--- Start Available records ---

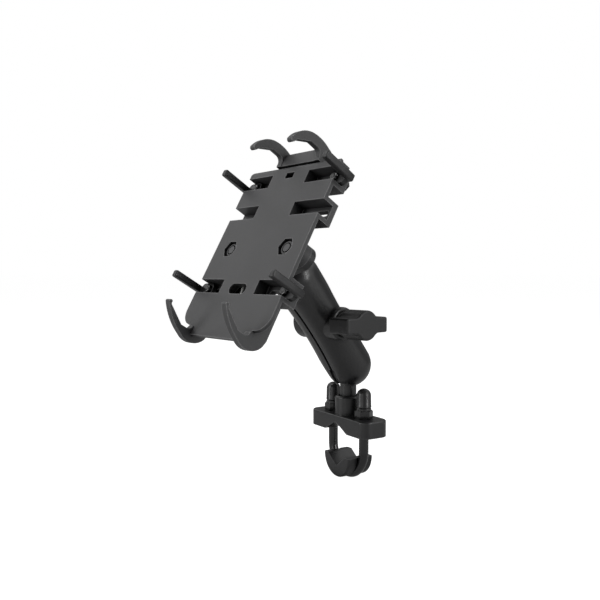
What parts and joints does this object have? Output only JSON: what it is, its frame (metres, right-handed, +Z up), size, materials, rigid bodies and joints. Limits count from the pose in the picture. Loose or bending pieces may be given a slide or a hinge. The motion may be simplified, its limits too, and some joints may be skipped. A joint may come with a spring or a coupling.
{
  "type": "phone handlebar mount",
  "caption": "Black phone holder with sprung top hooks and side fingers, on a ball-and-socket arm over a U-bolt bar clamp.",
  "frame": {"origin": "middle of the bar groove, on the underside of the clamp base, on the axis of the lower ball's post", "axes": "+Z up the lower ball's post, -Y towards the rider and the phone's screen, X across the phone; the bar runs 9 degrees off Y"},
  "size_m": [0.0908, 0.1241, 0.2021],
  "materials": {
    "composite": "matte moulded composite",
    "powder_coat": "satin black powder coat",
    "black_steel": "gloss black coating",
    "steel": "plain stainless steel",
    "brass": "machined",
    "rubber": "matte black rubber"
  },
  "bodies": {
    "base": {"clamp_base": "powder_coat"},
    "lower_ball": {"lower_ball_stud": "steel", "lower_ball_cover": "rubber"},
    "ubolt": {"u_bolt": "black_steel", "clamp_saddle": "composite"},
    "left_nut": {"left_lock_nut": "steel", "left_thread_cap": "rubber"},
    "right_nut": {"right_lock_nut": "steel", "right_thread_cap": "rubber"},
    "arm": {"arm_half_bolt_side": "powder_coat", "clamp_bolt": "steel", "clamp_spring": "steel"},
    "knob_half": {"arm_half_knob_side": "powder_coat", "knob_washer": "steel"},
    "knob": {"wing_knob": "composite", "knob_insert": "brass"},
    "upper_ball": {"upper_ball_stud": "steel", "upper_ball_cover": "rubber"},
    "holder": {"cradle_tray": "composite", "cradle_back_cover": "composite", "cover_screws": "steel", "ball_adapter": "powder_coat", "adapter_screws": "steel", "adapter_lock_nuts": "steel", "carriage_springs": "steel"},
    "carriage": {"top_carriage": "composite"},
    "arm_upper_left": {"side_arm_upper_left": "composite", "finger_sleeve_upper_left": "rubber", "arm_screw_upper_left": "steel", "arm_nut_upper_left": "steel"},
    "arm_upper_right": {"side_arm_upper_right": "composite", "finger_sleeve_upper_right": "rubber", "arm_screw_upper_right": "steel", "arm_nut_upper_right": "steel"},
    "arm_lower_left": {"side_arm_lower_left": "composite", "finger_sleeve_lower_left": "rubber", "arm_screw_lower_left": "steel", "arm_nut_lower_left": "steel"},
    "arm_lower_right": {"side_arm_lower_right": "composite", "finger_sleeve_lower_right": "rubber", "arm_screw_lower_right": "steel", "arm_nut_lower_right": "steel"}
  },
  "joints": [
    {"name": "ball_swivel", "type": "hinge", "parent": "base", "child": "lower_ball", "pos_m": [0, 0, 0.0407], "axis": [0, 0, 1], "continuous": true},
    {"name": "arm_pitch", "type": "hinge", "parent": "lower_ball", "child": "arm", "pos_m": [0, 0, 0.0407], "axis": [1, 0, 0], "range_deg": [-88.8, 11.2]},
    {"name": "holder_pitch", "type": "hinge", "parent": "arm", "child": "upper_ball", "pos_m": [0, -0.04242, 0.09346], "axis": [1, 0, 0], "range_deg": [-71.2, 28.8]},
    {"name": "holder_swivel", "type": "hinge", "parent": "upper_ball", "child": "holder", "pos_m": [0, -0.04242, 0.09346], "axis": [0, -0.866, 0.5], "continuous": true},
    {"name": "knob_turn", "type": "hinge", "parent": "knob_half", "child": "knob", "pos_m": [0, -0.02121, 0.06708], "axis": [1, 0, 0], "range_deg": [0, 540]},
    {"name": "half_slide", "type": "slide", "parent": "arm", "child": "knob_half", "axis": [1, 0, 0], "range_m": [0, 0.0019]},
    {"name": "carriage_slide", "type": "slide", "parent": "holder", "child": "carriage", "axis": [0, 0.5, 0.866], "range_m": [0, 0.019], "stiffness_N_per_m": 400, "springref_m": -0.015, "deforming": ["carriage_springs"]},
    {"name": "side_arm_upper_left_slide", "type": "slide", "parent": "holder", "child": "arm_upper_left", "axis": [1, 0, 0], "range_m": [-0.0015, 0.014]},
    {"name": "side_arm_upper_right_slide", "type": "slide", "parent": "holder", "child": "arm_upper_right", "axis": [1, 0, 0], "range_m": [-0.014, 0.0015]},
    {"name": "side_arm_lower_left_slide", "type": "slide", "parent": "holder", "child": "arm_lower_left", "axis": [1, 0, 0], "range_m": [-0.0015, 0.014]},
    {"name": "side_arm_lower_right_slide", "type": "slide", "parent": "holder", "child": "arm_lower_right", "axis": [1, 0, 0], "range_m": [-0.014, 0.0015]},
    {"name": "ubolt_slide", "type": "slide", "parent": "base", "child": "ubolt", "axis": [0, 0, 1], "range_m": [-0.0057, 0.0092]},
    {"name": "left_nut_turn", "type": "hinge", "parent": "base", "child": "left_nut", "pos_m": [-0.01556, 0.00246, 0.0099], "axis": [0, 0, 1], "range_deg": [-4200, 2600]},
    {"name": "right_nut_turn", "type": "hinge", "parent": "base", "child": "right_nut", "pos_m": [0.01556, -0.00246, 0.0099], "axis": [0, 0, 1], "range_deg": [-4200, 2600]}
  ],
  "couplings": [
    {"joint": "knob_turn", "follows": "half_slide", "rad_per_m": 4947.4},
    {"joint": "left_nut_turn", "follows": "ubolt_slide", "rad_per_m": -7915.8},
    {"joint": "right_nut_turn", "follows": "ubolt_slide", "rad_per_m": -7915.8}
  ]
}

--- End Available records ---
--- Start Available records ---

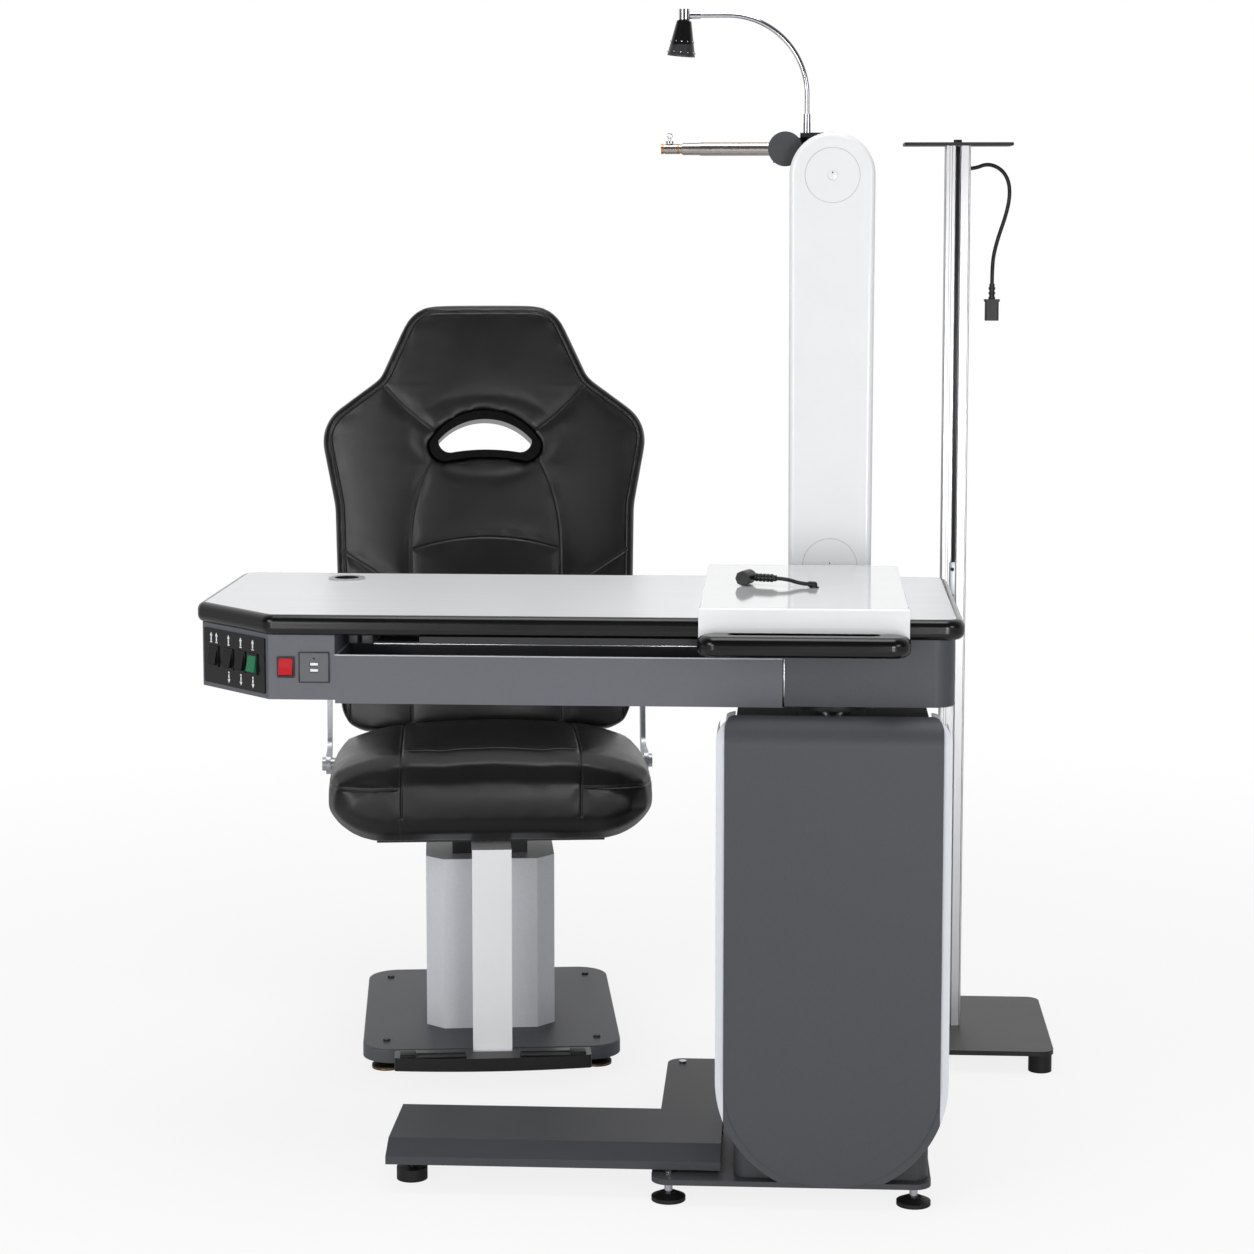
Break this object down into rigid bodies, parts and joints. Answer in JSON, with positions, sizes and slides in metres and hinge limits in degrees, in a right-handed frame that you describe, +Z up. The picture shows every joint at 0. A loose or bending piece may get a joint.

--- End Available records ---

Task prompt :: Count all lines of the data that include "parts". The answer is the number alone.

Correct result :: 2